Inspired by Nikkeinews20100127 経済教室 猪木武徳氏
福沢諭吉は『文明論之概略』で「故にわが国の人民は外国交際に付き、内外の権力果たして平均するや否やを知らず、我に曲を蒙(こうむ)りたるや否やを知らず、てんとして他国のことを見るが如し」と外国御地ぶりを嘆いたといいます。猪木氏は、「対等」を唱える鳩山政権は、自国の長期的利益がいかなる国際関係のもとで実現するのかを、原点に戻って確認する姿勢が足りないのではないかと憂慮しています。
日米同盟は、中国との関係性や東アジア全体の安定性にも影響を与えている。
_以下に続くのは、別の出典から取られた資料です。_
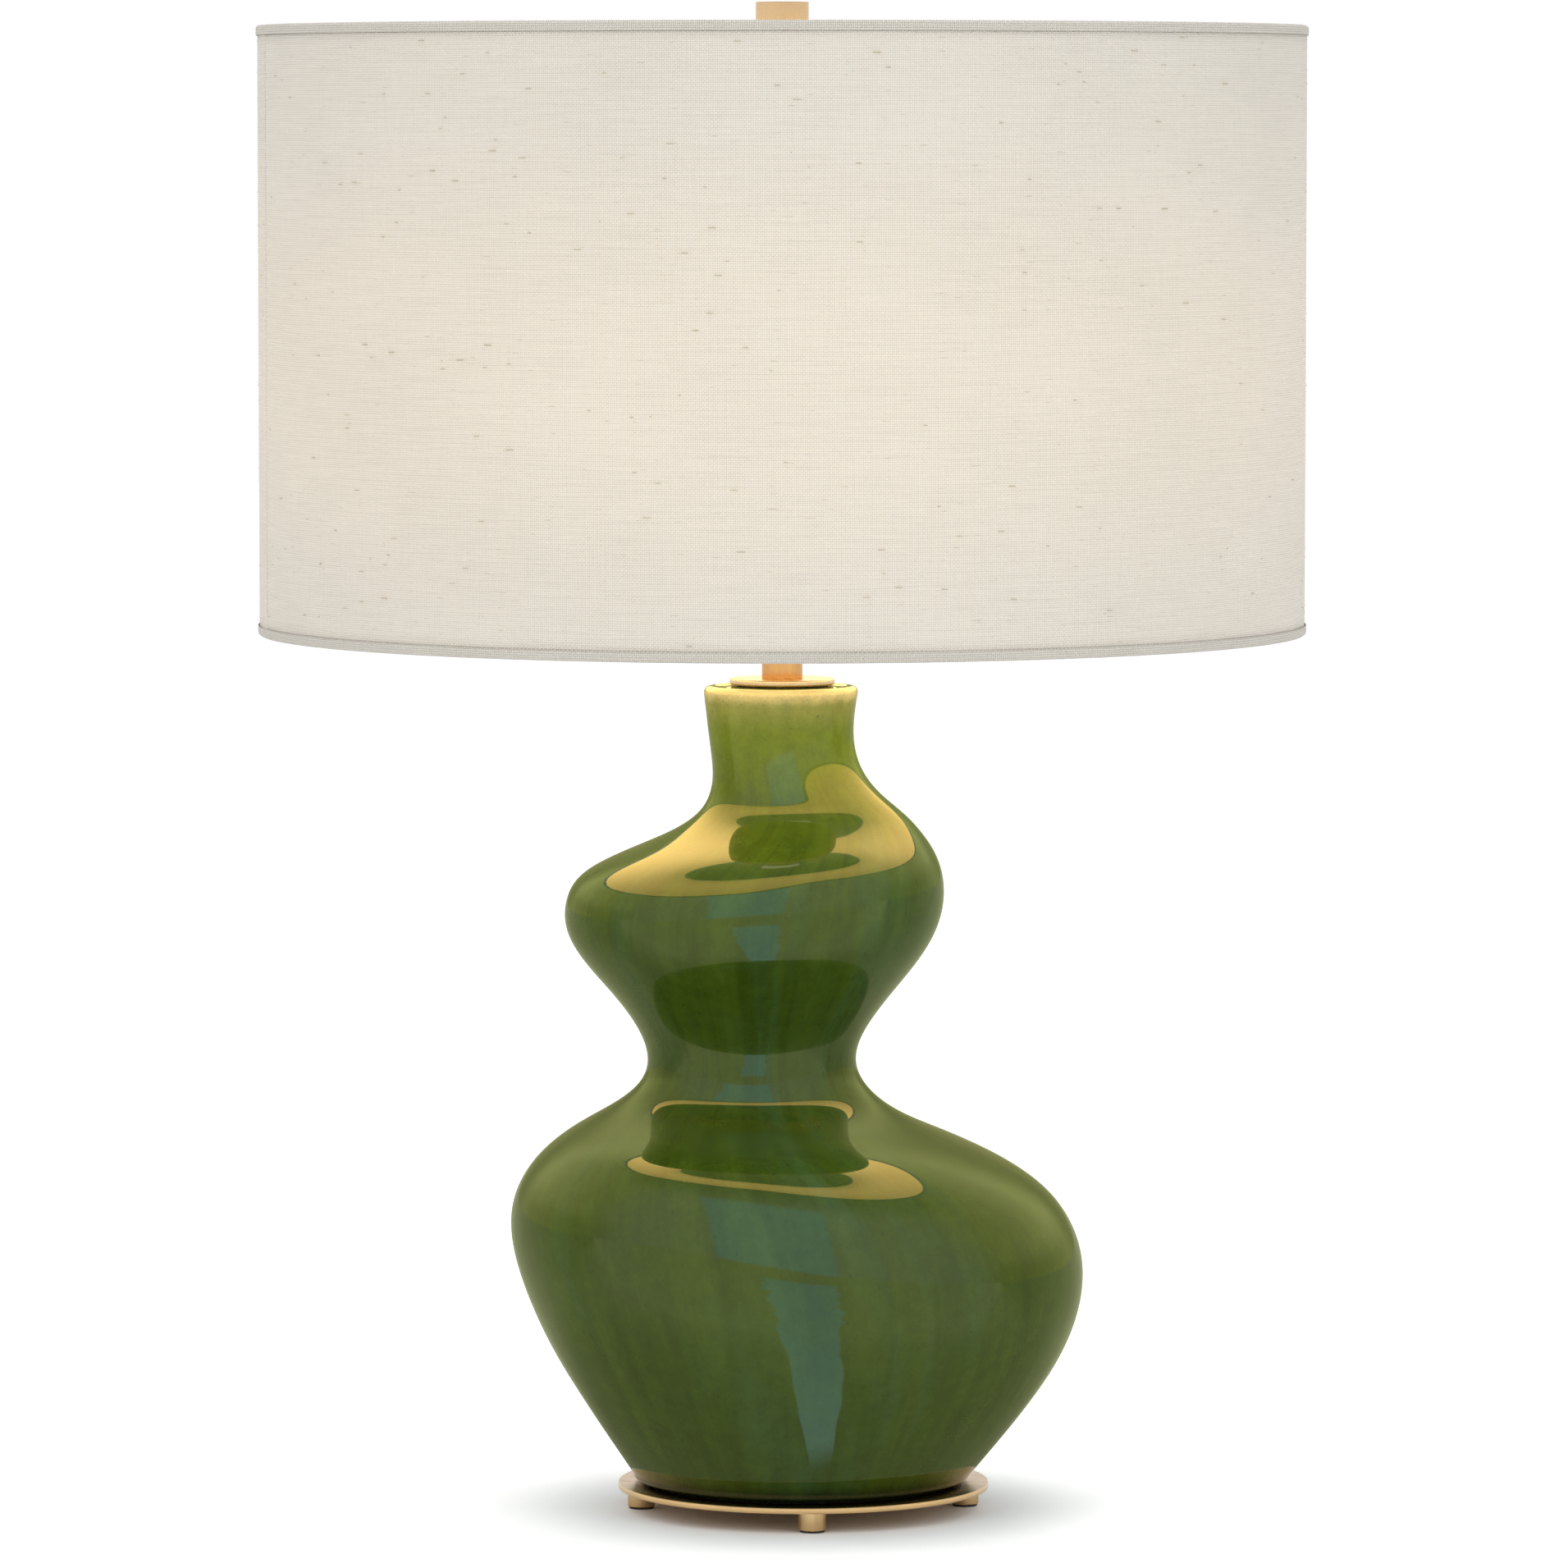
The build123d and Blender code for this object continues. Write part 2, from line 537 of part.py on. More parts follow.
def switch_knob():
    """Fluted knob with its stem: turned to switch the lamp."""
    knob = Cylinder(KNOB_RADIUS, KNOB_LENGTH, align=UP)
    knob = fillet(knob.edges().filter_by(GeomType.CIRCLE).sort_by(Axis.Z)[-1], KNOB_RADIUS / 4)
    for i in range(KNOB_FLUTE_COUNT):
        groove = Cylinder(KNOB_FLUTE_RADIUS, KNOB_LENGTH, align=UP)
        knob -= Rot(0, 0, 360 / KNOB_FLUTE_COUNT * i) * Pos(KNOB_RADIUS, 0, 0) * groove
    base = SHELL_RADIUS + SWITCH_COLLAR_LENGTH + KNOB_GAP
    knob = Pos(0, base, SWITCH_Z) * Rot(-90, 0, 0) * knob
    stem = Cylinder(SWITCH_STEM_RADIUS, base - STEM_INNER_END, align=UP)
    return knob + Pos(0, STEM_INNER_END, SWITCH_Z) * Rot(-90, 0, 0) * stem


def socket_screw_shell():
    """Threaded shell that takes the bulb's cap."""
    z = SOCKET_BODY_TOP
    return tube(SCREW_SHELL_RADIUS, SCREW_SHELL_RADIUS - SCREW_SHELL_WALL, SCREW_SHELL_HEIGHT, z)


def socket_contact():
    """Sprung centre contact: a strip bent up to the bulb's tip."""
    half = CONTACT_LENGTH / 2
    rise = CONTACT_RISE - CONTACT_THICKNESS
    outline = [
        (-half, 0), (-half / 3, 0), (half / 3, rise), (half, rise),
        (half, CONTACT_RISE), (half / 4, CONTACT_RISE), (-half / 2, CONTACT_THICKNESS),
        (-half, CONTACT_THICKNESS),
    ]
    profile = make_face(Polyline([(x, 0, SOCKET_BODY_TOP + z) for x, z in outline], close=True))
    strip = extrude(profile, CONTACT_WIDTH / 2, both=True, dir=(0, 1, 0))
    return Pos(-half / 2, 0, 0) * strip


def bulb_outline(radius, neck, low, drop=0.0):
    """Half outline of the envelope, from its neck round to the crown, as a closed face."""
    centre = BULB_CENTRE
    waist = centre - BULB_RADIUS * 1.15
    side = (radius * math.cos(math.radians(25)), 0, centre - radius * math.sin(math.radians(25)))
    crown = (0, 0, centre + radius)
    shoulder = (radius, 0, centre)
    lower = Line((neck, 0, low + drop), (neck, 0, waist - 4))
    swell = Spline((neck, 0, waist - 4), side, tangents=[(0, 0, 1), (math.sin(math.radians(25)), 0,
                                                                   math.cos(math.radians(25)))])
    cap = ThreePointArc(side, shoulder, crown)
    close_up = Line(crown, (0, 0, low + drop))
    foot_line = Line((0, 0, low + drop), (neck, 0, low + drop))
    return make_face(Wire([lower, swell, cap, close_up, foot_line]))


def bulb_glass():
    """Frosted envelope of the bulb, hollow, standing in its metal cap."""
    low = BULB_CAP_TOP - BULB_NECK_IN_CAP
    neck = BULB_CAP_RADIUS - BULB_CAP_WALL - TUBE_FIT_CLEARANCE
    outer = revolve(bulb_outline(BULB_RADIUS, neck, low), Axis.Z)
    inner = revolve(bulb_outline(BULB_RADIUS - BULB_GLASS_WALL, neck - BULB_GLASS_WALL, low,
                                 BULB_GLASS_WALL), Axis.Z)
    return outer - inner


def bulb_cap():
    """Screw cap of the bulb, with its insulator and tip closed in one turned form."""
    z0 = BULB_CAP_BOTTOM
    taper = BULB_CAP_HEIGHT / 4
    wall = BULB_CAP_WALL
    outline = [
        (BULB_TIP_RADIUS + wall, z0), (BULB_CAP_TAPER_RADIUS, z0),
        (BULB_CAP_RADIUS, z0 + taper), (BULB_CAP_RADIUS, z0 + BULB_CAP_HEIGHT),
        (BULB_CAP_RADIUS - wall, z0 + BULB_CAP_HEIGHT), (BULB_CAP_RADIUS - wall, z0 + taper),
        (BULB_TIP_RADIUS + wall, z0 + wall),
    ]
    return revolved(outline)


def bulb_tip():
    """Centre contact of the bulb in its insulator."""
    button = disc(BULB_TIP_RADIUS, BULB_TIP_HEIGHT + BULB_CAP_WALL, CONTACT_TOP)
    return round_rim(button, CONTACT_TOP, BULB_TIP_HEIGHT / 2)


def wire_ring(z):
    """Wire ring inside a rim of the shade."""
    return Pos(0, 0, z) * Torus(RING_RADIUS, RING_WIRE_RADIUS)


def spider_arm_path(angle):
    """Straight run out from the hub's edge, then a rise along the inside of the top ring."""
    ring_z = SHADE_TOP_HEIGHT - RING_INSET
    run_z = HUB_TOP - SPIDER_WIRE_RADIUS - ARM_BELOW_FINIAL
    across = RING_RADIUS - RING_WIRE_RADIUS - SPIDER_WIRE_RADIUS - WELD_GAP
    reach = [(HUB_RADIUS + WELD_GAP, run_z), (across, run_z), (across, ring_z + RING_WIRE_RADIUS)]
    turn = math.radians(angle)
    return [(r * math.cos(turn), r * math.sin(turn), z) for r, z in reach]


def spider_arm(angle):
    return wire_along(spider_arm_path(angle), [SPIDER_BEND], SPIDER_WIRE_RADIUS)


def spider_angles():
    return [SPIDER_FIRST_ANGLE + 360 / SPIDER_COUNT * i for i in range(SPIDER_COUNT)]


def spider_hub():
    hub = disc(HUB_RADIUS, HUB_THICKNESS, HUB_BOTTOM)
    return hub - disc(STUD_RADIUS + HUB_CLEARANCE, HUB_THICKNESS, HUB_BOTTOM)


def shade_layer(outer, thickness):
    """One cylindrical layer of the shade between its two folded rims."""
    inset = HEM_THICKNESS + LAYER_GAP
    return tube(outer, outer - thickness, SHADE_HEIGHT - 2 * inset, SHADE_BOTTOM_HEIGHT + inset)


def hem(rim_z, inwards):
    """Cloth trim folded over a rim and round its wire ring; inwards is +1 at the bottom rim."""
    inner = RING_RADIUS - RING_WIRE_RADIUS - RING_GAP
    wall = HEM_THICKNESS
    depth = inwards * HEM_HEIGHT
    outline = [
        (SHADE_RADIUS, rim_z), (SHADE_RADIUS, rim_z + depth),
        (SHADE_RADIUS - wall, rim_z + depth), (SHADE_RADIUS - wall, rim_z + inwards * wall),
        (inner, rim_z + inwards * wall), (inner, rim_z + depth),
        (inner - wall, rim_z + depth), (inner - wall, rim_z),
    ]
    return revolved(outline)


def top_hem():
    """Upper trim, with a notch where each spider arm comes through."""
    trim = hem(SHADE_TOP_HEIGHT, -1)
    for angle in spider_angles():
        notch = wire_along(spider_arm_path(angle), [SPIDER_BEND], SPIDER_WIRE_RADIUS + ARM_NOTCH)
        trim -= notch
    return trim


def finial():
    """Plain turned knob that screws on the stud and clamps the shade."""
    knob = disc(FINIAL_RADIUS, FINIAL_HEIGHT, FINIAL_BOTTOM)
    knob = fillet(knob.edges().filter_by(GeomType.CIRCLE), FINIAL_EDGE_ROUND)
    depth = STUD_LENGTH - HUB_THICKNESS + FINIAL_BORE_SPARE
    return knob - disc(STUD_RADIUS + FINIAL_CLEARANCE, depth, FINIAL_BOTTOM)


def all_parts():
    """Every sub-part by its name."""
    parts = {
        "base_plate": base_plate(),
        "base_gasket": base_gasket(),
        "rod_washer_bottom": tube(WASHER_RADIUS, ROD_RADIUS + ROD_HOLE_CLEARANCE, WASHER_THICKNESS,
                                  PLATE_CENTRE_HEIGHT - WASHER_THICKNESS),
        "rod_nut_bottom": hex_nut(BOTTOM_NUT_THICKNESS,
                                  PLATE_CENTRE_HEIGHT - WASHER_THICKNESS - BOTTOM_NUT_THICKNESS),
        "cord_bushing": cord_bushing(),
        "ceramic_body": ceramic_body(),
        "threaded_rod": tube(ROD_RADIUS, ROD_BORE_RADIUS, ROD_TOP - ROD_BOTTOM, ROD_BOTTOM),
        "neck_gasket": tube(NECK_GASKET_RADIUS, ROD_RADIUS + ROD_HOLE_CLEARANCE,
                            NECK_GASKET_THICKNESS, BODY_TOP),
        "neck_disc": neck_disc(),
        "neck_tube": tube(TUBE_RADIUS, TUBE_RADIUS - TUBE_WALL, TUBE_LENGTH, TUBE_BOTTOM),
        "tube_cap": tube_cap(),
        "harp_saddle": harp_saddle(),
        "rod_nut_top": hex_nut(TOP_NUT_THICKNESS, SADDLE_TOP),
        "harp": harp(),
        "harp_stud": harp_stud(),
        "harp_ferrule_left": harp_ferrule(-1),
        "harp_ferrule_right": harp_ferrule(1),
        "socket_cap": socket_cap(),
        "socket_cap_screw": socket_cap_screw(),
        "socket_shell": socket_shell(),
        "socket_liner": socket_liner(),
        "socket_body": socket_body(),
        "socket_screw_shell": socket_screw_shell(),
        "socket_contact": socket_contact(),
        "switch_collar": switch_collar(),
        "switch_knob": switch_knob(),
        "bulb_glass": bulb_glass(),
        "bulb_cap": bulb_cap(),
        "bulb_tip": bulb_tip(),
        "shade_top_ring": wire_ring(SHADE_TOP_HEIGHT - RING_INSET),
        "shade_bottom_ring": wire_ring(SHADE_BOTTOM_HEIGHT + RING_INSET),
        "spider_hub": spider_hub(),
        "shade_panel": shade_layer(PANEL_OUTER, PANEL_THICKNESS),
        "linen_cover": shade_layer(COVER_OUTER, COVER_THICKNESS),
        "top_hem": top_hem(),
        "bottom_hem": hem(SHADE_BOTTOM_HEIGHT, 1),
        "finial": finial(),
    }
    for number, (x, y) in enumerate(foot_places(), start=1):
        parts[f"foot_{number}"] = foot(x, y)
        parts[f"foot_pad_{number}"] = disc(FOOT_RADIUS - FELT_INSET, FELT_THICKNESS, 0, x, y)
    for number, angle in enumerate(spider_angles(), start=1):
        parts[f"spider_arm_{number}"] = spider_arm(angle)
    return parts


def main():
    os.makedirs("parts", exist_ok=True)
    for name, shape in all_parts().items():
        export_step(shape, f"parts/{name}.step")


if __name__ == "__main__":
    main()
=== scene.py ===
import math
from collections import namedtuple
from functools import cache

import bmesh
import bpy
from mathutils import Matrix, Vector, noise


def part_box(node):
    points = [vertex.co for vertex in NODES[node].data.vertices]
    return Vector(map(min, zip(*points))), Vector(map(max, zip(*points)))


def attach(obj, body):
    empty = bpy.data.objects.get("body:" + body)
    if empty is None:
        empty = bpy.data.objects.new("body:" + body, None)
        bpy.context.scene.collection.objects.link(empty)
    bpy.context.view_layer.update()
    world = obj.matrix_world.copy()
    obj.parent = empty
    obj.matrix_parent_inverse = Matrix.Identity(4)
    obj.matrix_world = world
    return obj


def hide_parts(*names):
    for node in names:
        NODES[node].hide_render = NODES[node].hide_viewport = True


bl_info = {
    "name": "Double Gourd Lamp",
    "version": (1, 0, 0),
    "blender": (4, 5, 0),
    "location": "View3D > Sidebar > Lamp",
    "description": "Finishes for a leaning double gourd table lamp with a linen drum shade",
    "category": "Add Mesh",
}

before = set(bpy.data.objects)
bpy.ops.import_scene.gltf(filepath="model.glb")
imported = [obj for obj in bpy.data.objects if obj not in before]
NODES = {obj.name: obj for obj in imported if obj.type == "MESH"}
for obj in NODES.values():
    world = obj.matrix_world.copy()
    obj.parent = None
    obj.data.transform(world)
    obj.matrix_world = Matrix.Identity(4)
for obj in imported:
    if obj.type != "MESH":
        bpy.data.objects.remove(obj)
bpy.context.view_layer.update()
MM = 0.001


def linear(red, green, blue):
    """A colour written in 0-255 display values, as the linear colour that shaders want."""
    def channel(value):
        value /= 255
        return value / 12.92 if value <= 0.04045 else ((value + 0.055) / 1.055) ** 2.4
    return channel(red), channel(green), channel(blue), 1.0


def tinted(colour, red, green=None, blue=None):
    """The colour times one factor, or times a factor for each channel."""
    factors = (red, red, red) if green is None else (red, green, blue)
    return tuple(c * factor for c, factor in zip(colour, factors)) + (1.0,)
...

米国、中国、韓国、インド、ベトナムなどアジア諸国との多角的な関係性に影響を与えている。 しかし、中国が軍事・経済面で世界の大国になったことで、米国は中国との関係を従来の延長線上には捉えないだろう。米国の輸入額のトップは中国で、米国債を大量保有する中国は米国を意識している。 一方、日本が自国の膨大な赤字国債の累積を問題視するほどには、海外のが日本の財政赤字に反応しない。それは、日本の個人保有の金融資産や世界随一の対外債権残高の大きさを知っており、国債も国内保有がほとんどであることが知られているためだ。 対日政策が米国外交のアジェンダリストの下位に押しやられているのは、米国が日本に好意的で全幅の信頼を置いているからではない。日本を国際社会から切り離しておいても当面問題はない・・・、と「軽く見られている」ためだ。日本経済が後退を余儀なくされている現状ではなおさら、軍事、外交、経済、あらゆる面での日本の孤立を知らず知らずのうちに促進していることになる。猪木氏は、日露戦争時にも、ロシアへの警戒心から日本にとった好意的態度を勘違いし、米国の好意的な姿勢が変化することを受け入れられなかった歴史にふれ、「意図せぬ孤立」の道を再び歩まぬよう、日米同盟の空洞化回避を訴えています。